IV. Le budget des opérateurs : l’exemple de l’Agence pour l’enseignement français à l’étranger (AEFE)

L’AEFE est un élément central dans le dispositif d’enseignement du français à l’étranger. Ce dispositif, présent dans 130 pays, compte 450 établissements répartis en trois catégories distinctes :

  • Les 75 établissements en gestion directe (EGD) sont des services déconcentrés de l’AEFE ;
  • Les 175 établissements conventionnés sont gérés par des associations de droit privé ayant passé un accord avec l’AEFE ;
  • Les 201 établissements « hors réseau » sont simplement homologués par le ministère de l’Éducation nationale et ils ne bénéficient pas d’aide directe.

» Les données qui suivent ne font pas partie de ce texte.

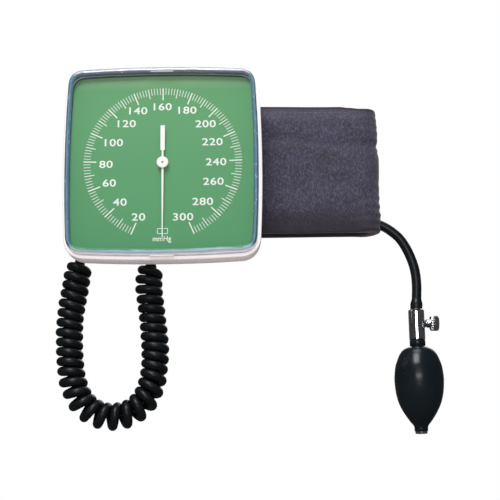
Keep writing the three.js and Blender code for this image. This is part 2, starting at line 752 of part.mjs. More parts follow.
const COIL_ROUTE = [
  [-86.2, HOSE_Y, -84.6],
  [-88.9, HOSE_Y, -108],
  [-92.1, HOSE_Y, -127],
  [-94, HOSE_Y, -146],
  [-93.9, HOSE_Y, -165],
  [-92.8, HOSE_Y, -183],
  [-89.6, HOSE_Y, -203],
  [-80.5, HOSE_Y, -222.5],
  [-66, HOSE_Y, -233.5],
  [-50, HOSE_Y, -236.4],
  [-33.5, HOSE_Y, -232.5],
  [-20.5, HOSE_Y, -221],
  [-13.2, HOSE_Y, -203],
  [-10.6, HOSE_Y, -180],
  [-11.4, HOSE_Y, -160],
  [-14.4, HOSE_Y, -133],
  [-17.2, HOSE_Y, -110],
  [-16.3, HOSE_Y, -88],
];

const GAUGE_TAIL_ROUTE = [
  [ELBOW.x, HOSE_Y, ELBOW.endZ - 0.6],
  [ELBOW.x - 0.1, HOSE_Y, -70.4],
  [-78.2, HOSE_Y, -74.2],
  [-83.2, HOSE_Y, -78.4],
  [-85.6, HOSE_Y, -82],
  [-86, HOSE_Y, -84],
];

const CONNECTOR = { low: -79.7, joint: -63, high: -48 };

const upright = (low, high, radius, sides) =>
  rod([CONNECTOR_X, HOSE_Y, low], [CONNECTOR_X, HOSE_Y, high], radius, sides);

// Each half is a barrel with a grip flange where it meets the other half.
function connectorHalf(low, high, flangeLow) {
  const flangeHeight = 4;
  return upright(low, high, 5.6, 20).add(upright(flangeLow, flangeLow + flangeHeight, 7, 20));
}

const CUFF_TUBE_ROUTE = [
  [CONNECTOR_X, HOSE_Y, CONNECTOR.high + GAP],
  [CONNECTOR_X, HOSE_Y, -41],
  [-14.5, -36.5, -34],
  [-9.5, -38.3, -26.5],
  [-2, -40.1, -22.8],
  [CUFF.left - GAP, -40.7, -22],
];

piece('hose_tail_gauge', hose(GAUGE_TAIL_ROUTE, HOSE_RADIUS, 8, 6), BLACK_HOSE);
piece('coiled_hose', hose(COIL_ROUTE, COIL_RADIUS, 12, 26), BLACK_HOSE);
piece('hose_tail_cuff', upright(-87.1, CONNECTOR.low - GAP, HOSE_RADIUS, 10), BLACK_HOSE);
piece('connector_socket', connectorHalf(CONNECTOR.low, CONNECTOR.joint, CONNECTOR.joint - 4), CHROME);
piece(
  'connector_plug',
  connectorHalf(CONNECTOR.joint + GAP, CONNECTOR.high, CONNECTOR.joint + GAP),
  BLACK_PLASTIC,
);
piece('cuff_tube', hose(CUFF_TUBE_ROUTE, HOSE_RADIUS, 8, 8), BLACK_HOSE);

// ---- folded cuff, its bladder and fastening patches ----------------------------------------

const BULB_TUBE_ROUTE = [
  [202, -32.7, -45.4],
  [213, -32.7, -50.3],
  [221, -33, -55.1],
  [230.5, -33.5, -63.8],
  [237.6, BULB_Y, -75.6],
  [242.9, BULB_Y, -89.6],
  [245.1, BULB_Y, -101.1],
  [245.6, BULB_Y, -112.7],
  [245, BULB_Y, -124.2],
  [BULB_X + 0.3, BULB_Y, VALVE.top + 0.5],
];

// The cuff cloth, folded once: the strip runs right, turns back round the fold and ends behind.
function cuffCloth() {
  const { left, right, low, high, front, back } = CUFF;
  const middle = (front + back) / 2;
  const outerRadius = (back - front) / 2;
  const slotFront = front + CUFF_FRONT_LAYER;
  const slotBack = back - CUFF_BACK_LAYER;
  const strip = new THREE.Shape();
  strip.moveTo(left, front);
  strip.lineTo(right - outerRadius, front);
  strip.absarc(right - outerRadius, middle, outerRadius, -Math.PI / 2, Math.PI / 2);
  strip.lineTo(left, back);
  strip.lineTo(left, slotBack);
  strip.lineTo(right - outerRadius, slotBack);
  strip.lineTo(right - outerRadius, slotFront);
  strip.lineTo(left, slotFront);
  const geometry = new THREE.ExtrudeGeometry(strip, {
    depth: high - low,
    bevelEnabled: false,
    curveSegments: 12,
  });
  geometry.translate(0, 0, low);
  const folded = solid(geometry);

  const face = new THREE.Shape();
  face.moveTo(left - OVER, low);
  face.lineTo(right - 10, low);
  face.lineTo(right, low + 1.8);
  face.lineTo(right, high - 8);
  face.lineTo(right - 2, high - 5.5);
  face.lineTo(95, high - 0.5);
  face.lineTo(left - OVER, high);
  const silhouette = plate(face, 0, 60);

  const pocket = block([left - OVER, front + 2, low + 4], [right - 22, slotFront - 2, high - 6]);
  const from = BULB_TUBE_ROUTE[0];
  const way = BULB_TUBE_ROUTE[1];
  const beyond = [way[0] + (way[0] - from[0]), way[1], way[2] + (way[2] - from[2])];
  const before = [from[0] - 1.5, from[1], from[2] + 0.7];
  const port = rod(before, beyond, BULB_TUBE_RADIUS + 0.7, 16);
  return folded.intersect(silhouette).subtract(pocket).subtract(port);
}

function bladder() {
  const { left, right, low, high, front } = CUFF;
  const shape = roundedRectangle(left + 4, low + 8, right - 26, high - 10, 14);
  const body = plate(shape, front + CUFF_FRONT_LAYER - 3, CUFF_FRONT_LAYER - 6, 4);
  return body.add(rod([left + 1, -40.7, -22], [left + 6, -40.7, -22], 2.6, 12));
}

function loopPatch() {
  const shape = roundedRectangle(100, -50, 186, 54, 4);
  return plate(shape, CUFF.back + GAP + 1.5, 1.5, 3);
}

function hookPatch() {
  const slotBack = CUFF.back - CUFF_BACK_LAYER;
  const shape = roundedRectangle(20, -45, 75, 50, 4);
  return plate(shape, slotBack - GAP, 1.5, 3);
}

piece('cuff_cloth', cuffCloth(), NYLON);
piece('bladder', bladder(), BLADDER_RUBBER);
piece('loop_patch', loopPatch(), PILE);
piece('hook_patch', hookPatch(), PILE);
piece('bulb_tube', hose(BULB_TUBE_ROUTE, BULB_TUBE_RADIUS, 10, 14), BLACK_RUBBER);

// ---- release valve -------------------------------------------------------------------------

const VALVE_BORE = 3;
const STEM = { radius: 1.8, start: 247.5, end: 255 };
const KNOB = { start: 253.6, end: 265.6, radius: 7.2 };

function valveBody() {
  const { top, bottom, radius, screwZ } = VALVE;
  const spigotRadius = 4.4;
  const spigotEnd = bottom - 12;
  const height = (z) => z - top;
  const profile = [
    [0, 0],
    [radius - 0.6, 0],
    [radius, -0.6],
    [radius, height(bottom) + 0.6],
    [radius - 0.6, height(bottom)],
    [spigotRadius, height(bottom)],
    [spigotRadius, height(spigotEnd) + 1],
    [spigotRadius - 0.5, height(spigotEnd)],
    [0, height(spigotEnd)],
  ];
  const body = turned(profile, [BULB_X, BULB_Y, top], [0, 0, 1]);
  const boss = rod([BULB_X + 5, BULB_Y, screwZ], [BULB_X + 9, BULB_Y, screwZ], 4, 20);
  const airway = rod([BULB_X, BULB_Y, top + OVER], [BULB_X, BULB_Y, spigotEnd - OVER], VALVE_BORE, 20);
  const port = rod([BULB_X, BULB_Y, screwZ], [BULB_X + 12, BULB_Y, screwZ], STEM.radius + GAP, 20);
  return body.add(boss).subtract(airway).subtract(port);
}

function releaseStem() {
  const { radius, start, end } = STEM;
  const profile = [[0, 0], [0.5, 0], [radius, 2], [radius, end - start], [0, end - start]];
  return turned(profile, [start, BULB_Y, VALVE.screwZ], [1, 0, 0], 20);
}

function releaseKnob() {
  const { start, end, radius } = KNOB;
  const headLength = 8.6;
  const along = (from, to, reach) =>
    rod([from, BULB_Y, VALVE.screwZ], [to, BULB_Y, VALVE.screwZ], reach, 20);
  const outline = new THREE.Shape();
  const ribs = 20;
  for (let i = 0; i < ribs * 2; i += 1) {
    const angle = (i / (ribs * 2)) * 2 * Math.PI;
    const reach = i % 2 ? radius : radius - 0.6;
    const corner = [reach * Math.cos(angle), reach * Math.sin(angle)];
    if (i === 0) {
      outline.moveTo(...corner);
    } else {
      outline.lineTo(...corner);
    }
  }
  const geometry = new THREE.ExtrudeGeometry(outline, { depth: headLength, bevelEnabled: false });
  geometry.rotateY(Math.PI / 2);
  geometry.translate(end - headLength, BULB_Y, VALVE.screwZ);
  const neck = along(start, end - headLength + 1, 4.2);
  const socket = along(start - OVER, STEM.end + GAP, STEM.radius + GAP);
  return solid(geometry).add(neck).subtract(socket);
}

const VALVE_DISC_THICK = 0.8;

const valveDisc = (z, radius) =>
  rod([BULB_X, BULB_Y, z], [BULB_X, BULB_Y, z + VALVE_DISC_THICK], radius, 16);

piece('valve_body', valveBody(), CHROME);
piece('release_stem', releaseStem(), STEEL);
piece('release_knob', releaseKnob(), CHROME);
piece('outlet_valve_disc', valveDisc(-172, VALVE_BORE - 0.4), BLACK_RUBBER);

// ---- hand bulb and its intake valve --------------------------------------------------------

const BULB_BODY_TOP = -172;
const BULB_PROFILE = [
  [7, BULB_BODY_TOP],
  [14.2, -175.4],
  [20.4, -185.5],
  [23.3, -198],
  [23.6, -208],
  [21.7, -222.2],
  [16.6, -234.4],
  [9.6, -245.2],
  [6.6, -249.6],
];

function bulb() {
  const { top, bottom, neck, wall } = BULB;
  const curve = new THREE.SplineCurve(BULB_PROFILE.map(([r, z]) => new THREE.Vector2(r, z)));
  const skin = curve.getPoints(10).map((p) => [p.x, p.y]);
  const lowestSkin = BULB_PROFILE.at(-1)[0];
  const neckHole = 4.8;
  const endHole = 4;
  const cavityTop = BULB_BODY_TOP - wall;
  const outside = [
    [0, top],
    [neck, top],
    [neck, BULB_BODY_TOP + 1],
    ...skin,
    [lowestSkin, bottom],
    [0, bottom],
  ];
  const cavity = skin.map(([r, z]) => [r - wall, z]);
  const inside = [
    [0, top + OVER],
    [neckHole, top + OVER],
    [neckHole, cavityTop],
    ...cavity.filter(([r, z]) => r > neckHole && z < cavityTop),
    [endHole, bottom + 7.5],
    [endHole, bottom - OVER],
    [0, bottom - OVER],
  ];
  const origin = [BULB_X, BULB_Y, 0];
  const up = [0, 0, 1];
  return turned(outside, origin, up, 20).subtract(turned(inside, origin, up, 20));
}

function intakeValve() {
  const { bottom } = BULB;
  const profile = [
    [0, 0],
    [5.4, 0],
    [5.8, 0.5],
    [5.8, 1.7],
    [3.7, 1.7],
    [3.7, 9],
    [0, 9],
  ];
  const body = turned(profile, [BULB_X, BULB_Y, bottom - 2], [0, 0, 1], 24);
  return body.subtract(rod([BULB_X, BULB_Y, bottom - 5], [BULB_X, BULB_Y, bottom + 12], 1.3, 12));
}

piece('bulb', bulb(), BLACK_RUBBER);
piece('intake_valve', intakeValve(), CHROME);
piece('intake_valve_disc', valveDisc(BULB.bottom + 7.3, 3), BLACK_RUBBER);

export default model;
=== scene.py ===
import math

import bmesh
import bpy
from mathutils import Matrix, Vector, noise
from mathutils.bvhtree import BVHTree


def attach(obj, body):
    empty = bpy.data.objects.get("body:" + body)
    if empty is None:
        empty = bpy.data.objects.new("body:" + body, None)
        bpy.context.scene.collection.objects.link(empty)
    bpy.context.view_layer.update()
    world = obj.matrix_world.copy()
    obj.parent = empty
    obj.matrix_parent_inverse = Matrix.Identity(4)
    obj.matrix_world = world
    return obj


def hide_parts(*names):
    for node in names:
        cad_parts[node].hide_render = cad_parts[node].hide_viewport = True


# A wall aneroid sphygmomanometer in metres, in the part's own frame: the wall is the plane Y = 0,
# the dial faces -Y, and +X is to the right of the person who reads it.
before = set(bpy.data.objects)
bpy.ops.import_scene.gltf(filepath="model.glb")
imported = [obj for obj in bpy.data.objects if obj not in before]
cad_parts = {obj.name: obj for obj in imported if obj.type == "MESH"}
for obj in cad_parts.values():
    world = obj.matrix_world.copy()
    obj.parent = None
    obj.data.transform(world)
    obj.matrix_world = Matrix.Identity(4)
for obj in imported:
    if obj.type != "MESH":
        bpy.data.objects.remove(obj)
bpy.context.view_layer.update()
scene = bpy.context.scene
MM = 0.001

# ---- Camera, floor and light -----------------------------------------------------------------
# A long lens a little below the gauge, looking up at it. A pale floor lies well below. The light is
# a large soft lamp up on the left, a low strip in front, weaker lamps around and a pale surround.

LENS = 86.4
SENSOR = 36
EYE = Vector((0.0861, -1.1901, -0.3433))
rise, swing, roll = (math.radians(angle) for angle in (13.12, 0.18, -0.72))
forward = Vector((-math.sin(swing) * math.cos(rise), math.cos(swing) * math.cos(rise), math.sin(rise)))
level = forward.cross(Vector((0, 0, 1))).normalized()
above = level.cross(forward)
side = level * math.cos(roll) + above * math.sin(roll)
top = above * math.cos(roll) - level * math.sin(roll)
lens = bpy.data.cameras.new("camera")
lens.sensor_width = SENSOR
lens.lens = LENS
camera = bpy.data.objects.new("camera", lens)
camera.matrix_world = Matrix.Translation(EYE) @ Matrix((side, top, -forward)).transposed().to_4x4()
scene.collection.objects.link(camera)
scene.camera = camera
scene.view_settings.view_transform = "Standard"


def lamp(name, place, aim, wide, tall, power):
    light = bpy.data.lights.new(name, "AREA")
    light.shape = "RECTANGLE"
    light.size = wide
    light.size_y = tall
    light.energy = power
    holder = bpy.data.objects.new(name, light)
    holder.location = place
    holder.rotation_euler = (Vector(aim) - Vector(place)).to_track_quat("-Z", "Y").to_euler()
    scene.collection.objects.link(holder)


lamp("key_light", (-0.25, -1.35, 1.35), (0.05, -0.05, 0.0), 0.8, 0.8, 25)
lamp("front_light", (0.0, -1.9, 0.1), (0.05, -0.05, 0.0), 0.75, 0.24, 7)
lamp("top_light", (0.1, -0.35, 1.1), (0.05, -0.06, 0.0), 0.6, 0.6, 5)
lamp("back_light", (0.5, 1.1, 0.7), (0.0, 0.0, 0.0), 0.9, 0.9, 6)

world = bpy.data.worlds.new("surround")
world.use_nodes = True
scene.world = world
surround = world.node_tree.nodes["Background"]
surround.inputs["Color"].default_value = (1, 1, 1, 1)
path = world.node_tree.nodes.new("ShaderNodeLightPath")
SOFT_LIGHT = 0.42
MIRRORED_LIGHT = 0.06
strength = SOFT_LIGHT
for ray, share in (("Is Camera Ray", 1), ("Is Glossy Ray", MIRRORED_LIGHT)):
    step = world.node_tree.nodes.new("ShaderNodeMath")
    step.operation = "MULTIPLY_ADD"
    step.inputs[1].default_value = share - SOFT_LIGHT
    world.node_tree.links.new(path.outputs[ray], step.inputs[0])
    if isinstance(strength, float):
        step.inputs[2].default_value = strength
    else:
        world.node_tree.links.new(strength, step.inputs[2])
    strength = step.outputs["Value"]
world.node_tree.links.new(strength, surround.inputs["Strength"])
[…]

La mesure la plus spectaculaire du projet de loi de finances 2008 est la prise en charge, pour un montant de 20 millions d’euros, des frais de scolarité des élèves de terminale et de première des lycées français à l’étranger, suite à l’engagement de campagne du Président de la République. Nous passons ainsi d’une logique fondée sur des critères sociaux pour attribuer des bourses à tous les élèves dont les familles en ont besoin à une logique de prise en charge intégrale des droits de scolarité pour les élèves français des seules classes de lycée. Ce fait est accentué par le fait que, en réalité, les crédits de bourses sur critères sociaux régressent et aussi par la suppression brutale des bourses destinées aux élèves francophones. 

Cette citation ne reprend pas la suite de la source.